07:05, 7F, air

There’s some repeating theme here of how the experience of teaching from the educator’s perspective is fairly different from the experience of a student. (This is the same problem that surfaces when writers experience a piece a million times while editing it, vs. the one-time impression a piece makes on readers. Writers just can’t remember what it’s like to experience it fresh.)

This manifests in many forms:

Pentagoning & unclear expectations – when I say or intend X, students actually hear or assume some modified version Y that matches with their expectations and models of the world Overchunking – it’s easy to forget that things are hard and how much practice it took to get where I was/how many facts I presuppose & generally, other weird relativity effects – e.g. when I wait for a long time, the silence is uncomfortable and deafening, though it seems short to the students; if I say something once, it feels “covered” to me, but repetition helps students To give the students the impression/experience I want them to get (call this E), I have to act in some different way (E’). As a teacher, I must also consider myself an actor.

I first noticed this when repeating the same schtick 5 times to each class last January. Yes, it was almost a scripted exchange each class between my mentor teacher, an unspoken agreement that we were going to respond to each other in the same ways. I was going to write about this back then, too. But now I’ve begun to understand this as something much larger than simply repeating lines.

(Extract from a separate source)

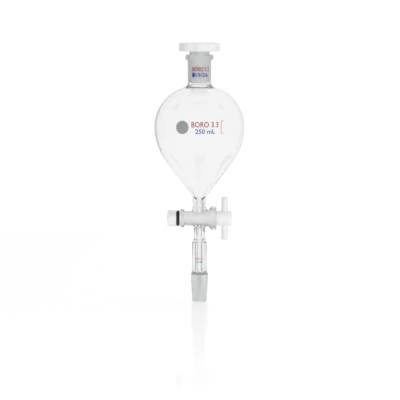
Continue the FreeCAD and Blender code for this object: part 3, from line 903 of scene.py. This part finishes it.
def make_room():
    world = bpy.data.worlds.new("studio")
    world.use_nodes = True
    tree = world.node_tree
    tree.nodes.clear()
    way = add(tree, "ShaderNodeTexCoord").outputs["Generated"]
    x, y, z = add(tree, "ShaderNodeSeparateXYZ", None, {0: way}).outputs
    path = add(tree, "ShaderNodeLightPath")
    inside = add(tree, "ShaderNodeMix", {"data_type": "FLOAT"}, {
        "Factor": path.outputs["Is Transmission Ray"], 2: light_on_surfaces(tree, x, y),
        3: wall_with_gaps(tree, x, y, z)})
    strength = add(tree, "ShaderNodeMix", {"data_type": "FLOAT"}, {
        "Factor": path.outputs["Is Camera Ray"], 2: inside.outputs[0], 3: BACKGROUND_WHITE})
    light = add(tree, "ShaderNodeBackground", None,
                {"Color": linear("#ffffff"), "Strength": strength.outputs[0]})
    add(tree, "ShaderNodeOutputWorld", None, {"Surface": light.outputs["Background"]})
    bpy.context.scene.world = world


make_room()
print("the room has", len(bpy.context.scene.world.node_tree.nodes), "nodes")

# %% [markdown]
# ## Dark cards
#
# Thick tubes bend light much further than the bulb does, so their lines come from black cards that stand
# beside them on the studio table, too low for the bulb to see. The left and the right card draw the two
# edges of the tube and of its bore. The narrow one behind it, to the right, adds the thin line inside. Only
# light through the glass can see them.

# %% Dark cards beside the tubes
CARD_HEIGHTS = (-20 * MM, 70 * MM)


def make_black_card():
    """Matt black card. Its 2 mm fibre only changes how matt it is."""
    material, tree = new_material("card_matt_black")
    metres = add(tree, "ShaderNodeTexCoord").outputs["Object"]
    fibre = add(tree, "ShaderNodeTexNoise", None, {"Vector": metres, "Scale": 1 / (2 * MM)})
    roughness = add(tree, "ShaderNodeMapRange", None,
                    {"Value": fibre.outputs["Fac"], "To Min": 0.8, "To Max": 0.95})
    shader = add(tree, "ShaderNodeBsdfPrincipled", None,
                 {"Base Color": linear("#202020"), "Roughness": roughness.outputs["Result"]})
    add(tree, "ShaderNodeOutputMaterial", None, {"Surface": shader.outputs["BSDF"]})
    return material


def dark_card(name, start, end, material):
    """An upright card over a line on the floor, from start to end."""
    low, high = CARD_HEIGHTS
    mesh = bpy.data.meshes.new(name)
    mesh.from_pydata([(*start, low), (*end, low), (*end, high), (*start, high)], [], [(0, 1, 2, 3)])
    mesh.materials.append(material)
    card = new_object(name, mesh)
    card.visible_camera = False
    card.visible_glossy = False
    card.visible_diffuse = False
    card.visible_shadow = False


black_card = make_black_card()
dark_card("card_left", (-0.12, 0.01), (-0.12, 0.04), black_card)
dark_card("card_right", (0.12, 0.01), (0.12, 0.07), black_card)
dark_card("card_behind", (0.0291, 0.08), (0.0348, 0.08), black_card)
print("cards reach up to", round(CARD_HEIGHTS[1] / MM), "mm")

# %% [markdown]
# ## Soft boxes
#
# A large soft box in front, a little above and to the right, models the white plastics: bright faces, a
# darker left side and dark undersides. A weaker one above lights the stopper's top. Both are hidden from
# the glass, which would mirror them as bright squares.

# %% Soft boxes
def soft_box(name, place, width, power):
    """A square area light that faces the funnel's middle."""
    lamp = bpy.data.lights.new(name, "AREA")
    lamp.shape = "SQUARE"
    lamp.size = width
    lamp.energy = power
    box = new_object(name, lamp)
    box.location = place
    box.rotation_euler = (Vector((0, 0, height * 0.5)) - Vector(place)).to_track_quat("-Z", "Y").to_euler()
    box.visible_glossy = False
    box.visible_transmission = False
    print(name, "soft box:", width, "m wide,", power, "W")


soft_box("key", (0.15, -1.5, 0.5), width=1.0, power=8.0)
soft_box("top", (0.1, 0.1, 1.6), width=1.2, power=2.5)

# %% [markdown]
# ## Camera
#
# A long lens from a little above the stopper keeps the verticals straight and shows the bulb nearly in
# elevation. The frame is one and a half times as tall as the funnel. Colours are shown without a film
# curve, so white stays white.

# %% Camera and colour
CAMERA_DISTANCE = 1.6
CAMERA_HEIGHT = height + 35 * MM
FRAME_WIDTH = 375 * MM
SENSOR_WIDTH = 36

aim = Vector((0.5 * MM, 0, height * 0.3936))
camera = new_object("camera", bpy.data.cameras.new("camera"))
camera.location = (aim.x, -CAMERA_DISTANCE, CAMERA_HEIGHT)
camera.rotation_mode = "QUATERNION"
camera.rotation_quaternion = (aim - camera.location).to_track_quat("-Z", "Y")
camera.data.sensor_width = SENSOR_WIDTH
camera.data.lens = SENSOR_WIDTH * (aim - camera.location).length / FRAME_WIDTH
bpy.context.scene.camera = camera
bpy.context.scene.view_settings.view_transform = "Standard"
print("lens", round(camera.data.lens, 1), "mm")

There’s some sense of caricature. As the de facto leader of the classroom, I make ripples; my effect is exaggerated tenfold exaggerated. I am the first example & last word. If something feels cheesy to me, and even to my students, that doesn’t mean it doesn’t work. Timescales of learning are weird, and sometimes weird steps are taken to achieve desired results. One SPARC instructor spoke of good teaching as metis, not epistemic (section III) – basically, not a first-principles set of rules, but weird cultural learning. And I’d have to agree more and more. “Classroom culture” is a really hard problem, and an interesting one to work at.